We think, therefore, that the construction which is suggested by reason of the provision does not do violence to its *792language, but accords with it. And this result is in accordance with the preponderance of authority. Thus, in Fleischman v. Walker, 91 Ill. 320, the following title: “An act to amend an act entitled ‘An act in regard to practice in courts of record’ ”■—was held to be sufficient. Such a title is not substantially different from “An act to amend section - of the Code of Civil Procedure”; and the case is authority for the sufficiency of the latter title. So in State v. McCracken, 42 Tex. 384, the following title: “An act to amend an act entitled ‘An act to adopt and establish a Penal Code for the state of Texas, ’ approved August 26, 1871”—was held to be sufficient, although there was a mistake in giving the date of the passage of the code. So in Dunbar v. Frazer, 78 Ala. 538, the following title: “An act to amend section 1544 of the code except as to ‘ certain counties specified by name, ’ ” was held to be sufficient. So in Dogge v. State, 17 Neb. 143, 22 N. W. 348, the following title: “An act to amend section 4 of chapter 55 of the Compiled Statutes of Nebraska” was held to be sufficient. Compare, also, State v. Garrett, 29 La. Ann. 638; Gatling v. Dane, 17 Neb. 84, 22 N. W. 453; John v. Reaser, 31 Kan. 406, 2 Pac. 771; Burroughs v. Commissioners of Norton, 29 Kan. 197, 198; Wheeler v. State, 23 Ga. 10.
These eases are authority for the proposition that the statute to be amended or repealed may be the “subject” of an amending act, and that is all that is necessary to the present decision. In some of them the reference to the act to be repealed seems too vague, and in that respect we think they go too far. While in some cases the act might be such that a reference to its title would be sufficient, yet if the statute is multifarious the precise part to be amended should be pointed out: Compare People v. Hills, 35 N. Y. 452. In other words, the reference should be specific.

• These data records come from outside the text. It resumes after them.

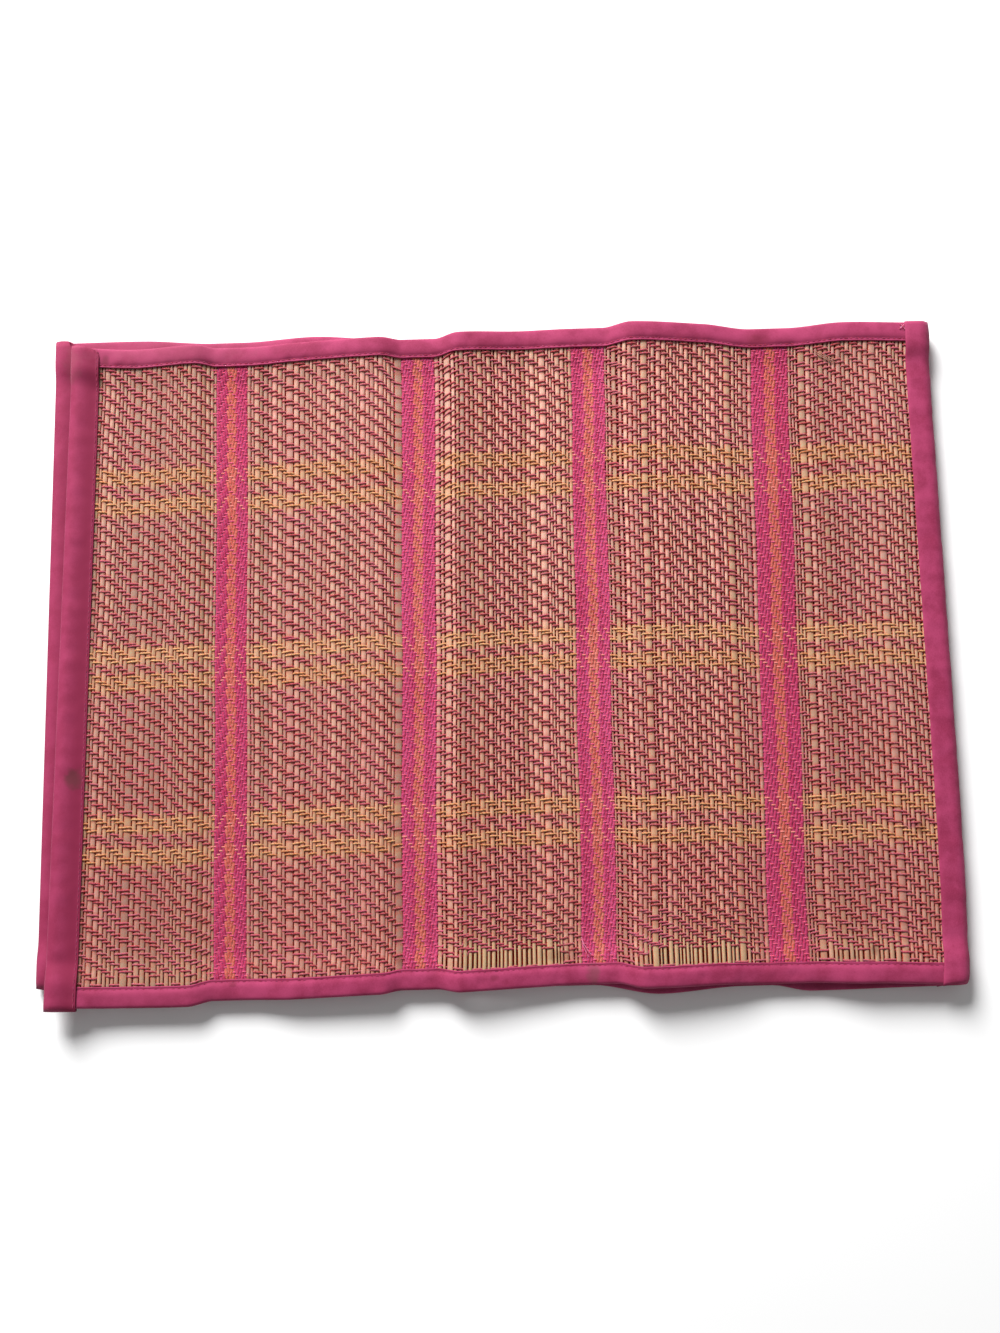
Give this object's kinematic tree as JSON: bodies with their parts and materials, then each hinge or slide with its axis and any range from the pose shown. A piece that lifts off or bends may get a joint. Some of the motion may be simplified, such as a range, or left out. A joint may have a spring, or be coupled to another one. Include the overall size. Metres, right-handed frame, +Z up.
{
  "type": "folded woven reed placemat",
  "caption": "Long woven reed and cotton table mat, edged with sewn cotton tape and folded in half to lie as a rectangular placemat.",
  "frame": {"origin": "under the middle of the mat's box, on the table", "axes": "+X along the mat to the fold, +Y to the far side across the mat, +Z up"},
  "size_m": [0.4651, 0.3457, 0.0154],
  "materials": {
    "reed_weave": "split reeds bound by thin cotton yarns, matt with a faint gloss on the reeds",
    "cotton_tape": "soft matt rose cotton tape, folded over the edge and stitched"
  },
  "bodies": {
    "root": {"woven_mat": "reed_weave", "far_edge_tape": "cotton_tape", "near_edge_tape": "cotton_tape", "upper_end_tape": "cotton_tape", "lower_end_tape": "cotton_tape", "fold_strip": "cotton_tape"}
  },
  "joints": []
}
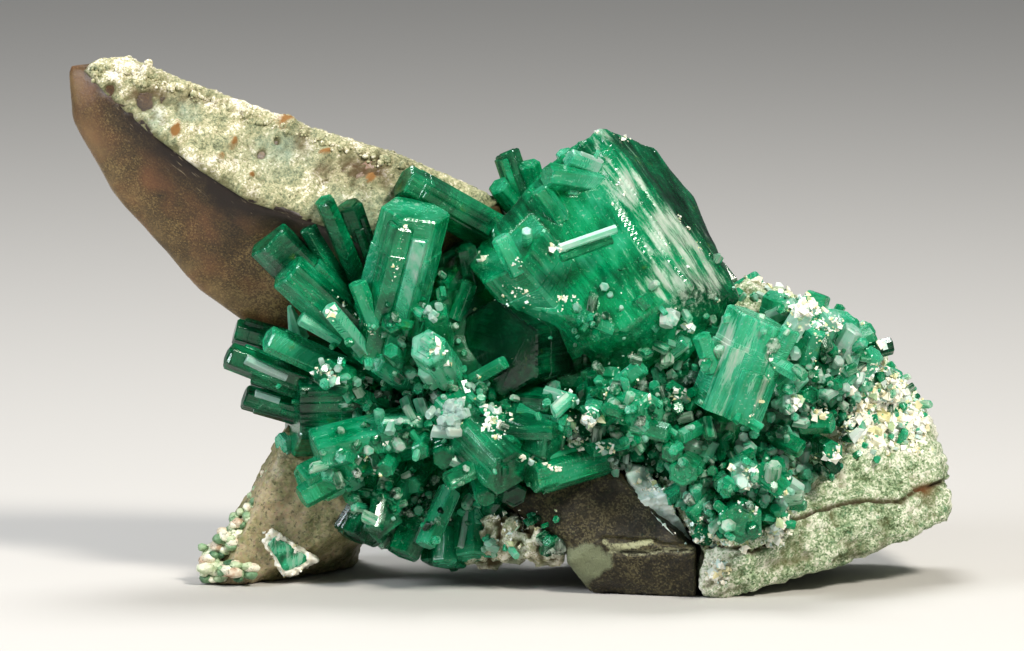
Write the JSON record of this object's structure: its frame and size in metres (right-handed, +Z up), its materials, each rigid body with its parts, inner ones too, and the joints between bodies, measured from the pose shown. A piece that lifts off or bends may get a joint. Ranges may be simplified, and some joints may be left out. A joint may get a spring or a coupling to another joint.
{
  "type": "emerald crystal cluster on matrix",
  "caption": "Cabinet mineral specimen: hexagonal emerald prisms grown over smoky quartz and pale feldspar, with a long crusted quartz crystal, standing on its own flat quartz base.",
  "frame": {"origin": "on the flat underside of base_quartz, the face that the specimen rests on, below the middle of the specimen", "axes": "+X to the right along the specimen's width as it is displayed, -Y towards the display side (the viewer), +Z up from the ground that it rests on"},
  "size_m": [0.2001, 0.0838, 0.1209],
  "materials": {
    "smoky_quartz": "smooth crystal faces, vitreous, cloudy brown",
    "dark_quartz": "broken dark smoky quartz, speckled",
    "feldspar": "rough, granular, matt",
    "pale_crust": "bumpy mineral crust, matt",
    "green_nodules": "rounded nodules, satin",
    "emerald": "clear to milky green beryl, vitreous flat faces"
  },
  "bodies": {
    "root": {"long_quartz": "smoky_quartz", "quartz_crust": "pale_crust", "foot_quartz": "smoky_quartz", "foot_crust": "green_nodules", "foot_emerald": "emerald", "base_quartz": "dark_quartz", "matrix_slab": "feldspar", "pale_crust": "pale_crust", "emerald_cluster": "emerald"}
  },
  "joints": []
}
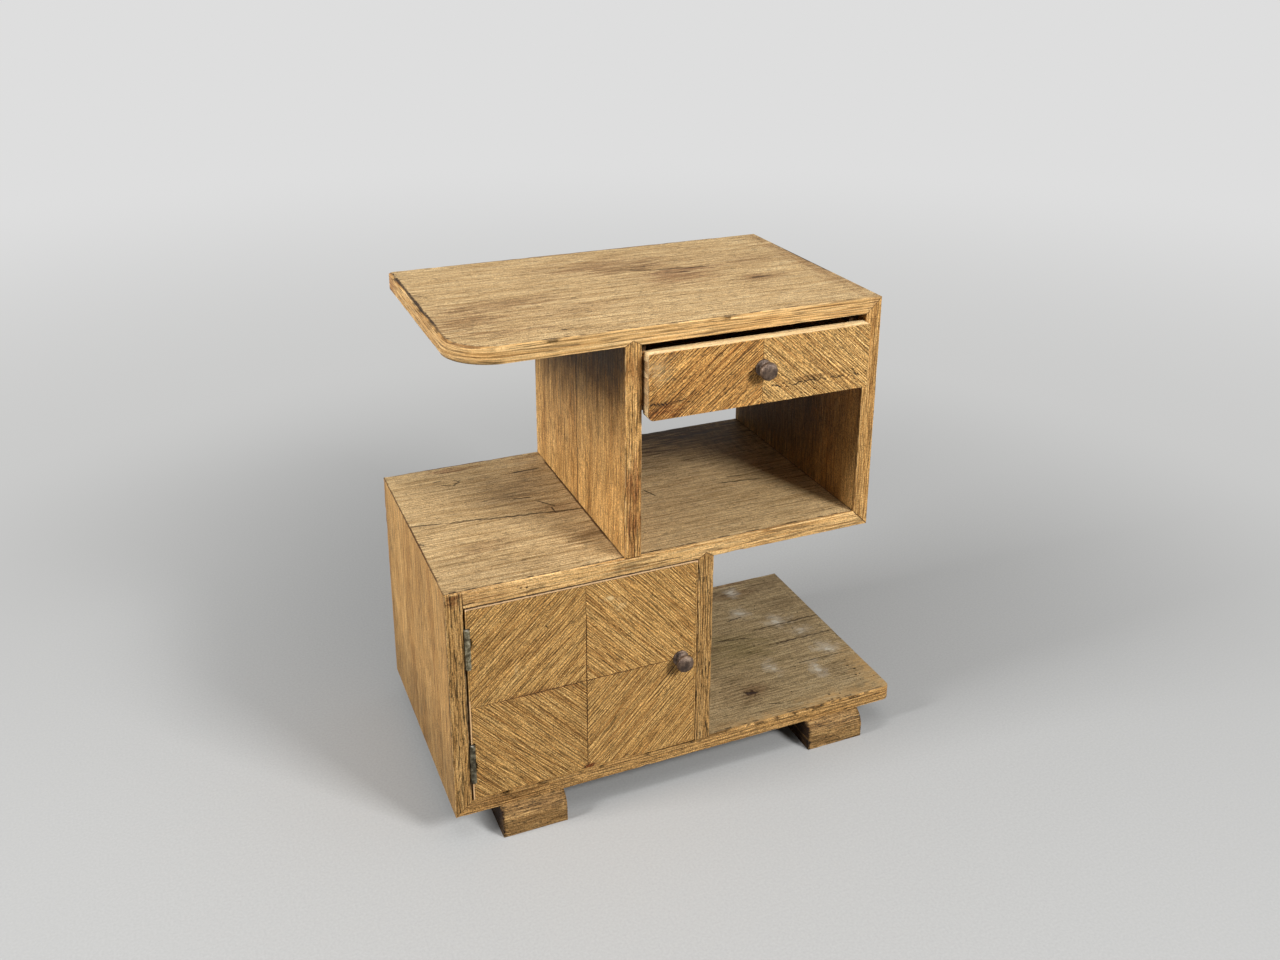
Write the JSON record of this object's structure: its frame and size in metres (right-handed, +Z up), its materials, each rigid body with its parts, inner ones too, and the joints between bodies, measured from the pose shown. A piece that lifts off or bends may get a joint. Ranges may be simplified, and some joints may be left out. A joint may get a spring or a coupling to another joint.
{
  "type": "bedside cabinet",
  "caption": "Stepped oak bedside cabinet with an overhanging round-cornered top, a drawer over an open niche, a hinged-door cupboard and an open base shelf.",
  "frame": {"origin": "middle of the footprint at floor level, half way between the left side and the right end of the base, and between the drawer knob's face and the back", "axes": "+Z up, +Y from the front towards the back, +X towards the right end as seen from the front"},
  "size_m": [0.6, 0.353, 0.61],
  "materials": {
    "board_veneer_horizontal": "dry worn oak veneer, open grain",
    "board_veneer_upright": "oak veneer, upright open grain",
    "shelf_veneer": "stained and scuffed oak veneer",
    "oak_lipping": "solid oak edge strip, worn arris",
    "oak_foot": "solid oak block, worn and dirty foot",
    "matched_veneer": "matched diagonal oak veneer, raised grain",
    "edge_strip": "bare light oak strip",
    "door_lining": "plain veneered inside",
    "drawer_front_wood": "bare light wood",
    "drawer_box_wood": "unfinished beech",
    "thin_ply": "thin plywood, aged",
    "runner_wood": "unfinished beech strip",
    "dowel_wood": "beech dowel",
    "hinge_steel": "dull grey-green patina",
    "pin_steel": "worn bright at the head",
    "screw_steel": "aged steel",
    "knob_brass": "dark brown patina",
    "catch_brass": "aged brass"
  },
  "bodies": {
    "cabinet": {"top_board": "board_veneer_horizontal", "top_edge_band": "oak_lipping", "right_side": "board_veneer_upright", "right_side_lipping": "oak_lipping", "upper_divider": "board_veneer_upright", "upper_divider_lipping": "oak_lipping", "middle_board": "board_veneer_horizontal", "middle_lipping": "oak_lipping", "left_side": "board_veneer_upright", "left_side_lipping": "oak_lipping", "lower_divider": "board_veneer_upright", "lower_divider_lipping": "oak_lipping", "base_board": "shelf_veneer", "base_lipping": "oak_lipping", "front_left_foot": "oak_foot", "front_right_foot": "oak_foot", "rear_left_foot": "oak_foot", "rear_right_foot": "oak_foot", "foot_screws": "screw_steel", "divider_dowels": "dowel_wood", "cupboard_back_panel": "thin_ply", "bay_back_panel": "thin_ply", "back_panel_pins": "screw_steel", "left_runner": "runner_wood", "right_runner": "runner_wood", "left_kicker": "runner_wood", "right_kicker": "runner_wood", "runner_screws": "screw_steel", "drawer_stops": "runner_wood", "door_stop_strip": "runner_wood", "strike_plate": "catch_brass", "upper_hinge_cabinet_leaf": "hinge_steel", "lower_hinge_cabinet_leaf": "hinge_steel", "upper_hinge_pin": "pin_steel", "lower_hinge_pin": "pin_steel", "hinge_cabinet_screws": "screw_steel"},
    "door": {"door_core": "door_lining", "door_edge_strips": "edge_strip", "door_veneer_upper_left": "matched_veneer", "door_veneer_upper_right": "matched_veneer", "door_veneer_lower_left": "matched_veneer", "door_veneer_lower_right": "matched_veneer", "door_back_veneer": "door_lining", "upper_hinge_door_leaf": "hinge_steel", "lower_hinge_door_leaf": "hinge_steel", "hinge_door_screws": "screw_steel", "door_knob": "knob_brass", "door_knob_screw": "screw_steel", "catch_barrel": "catch_brass", "catch_ball": "catch_brass", "catch_spring": "screw_steel"},
    "drawer": {"drawer_front_core": "drawer_front_wood", "drawer_veneer_left": "matched_veneer", "drawer_veneer_right": "matched_veneer", "drawer_left_side": "drawer_box_wood", "drawer_right_side": "drawer_box_wood", "drawer_back": "drawer_box_wood", "drawer_bottom": "thin_ply", "drawer_knob": "knob_brass", "drawer_knob_screw": "screw_steel"}
  },
  "joints": [
    {"name": "door_hinge", "type": "hinge", "parent": "cabinet", "child": "door", "pos_m": [-0.2767, -0.1469, 0.18], "axis": [0, 0, -1], "range_deg": [0, 170]},
    {"name": "drawer_slide", "type": "slide", "parent": "cabinet", "child": "drawer", "axis": [0, -1, 0], "range_m": [-0.012, 0.2]}
  ]
}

The other questions raised do not require extended notice. If section 3481 is a valid enactment, we think, if clear, that it applies to all future cases in which the requisite number of owners of “lands within any reclamation or swamp land district, and in which the lands have not been reclaimed, desire to have said body of lands set off from such district,” whether the existing district was organized under the code or not. This does not repeal the prior laws, or affect the assessment proceedings thereunder. It merely relates to the *793creation of new districts of a certain character. The words “independent reclamation,” in section 3481, seem to have no other meaning than “separate and distinct reclamation.” This is apparent from section 3482, which provides for the liability of the new district for former work.
The foregoing being the only questions argued, and the findings setting forth all the facts, we think the case may be finally disposed of. We therefore advise that the judgment should be reversed, and the cause remanded, with directions to enter judgment in favor of the defendants.
We concur: Belcher, C. C.; Foote, C.
By the COURT.—For the reasons given in the foregoing opinion the judgment is reversed, and cause remanded, with directions to enter judgment in favor of defendants.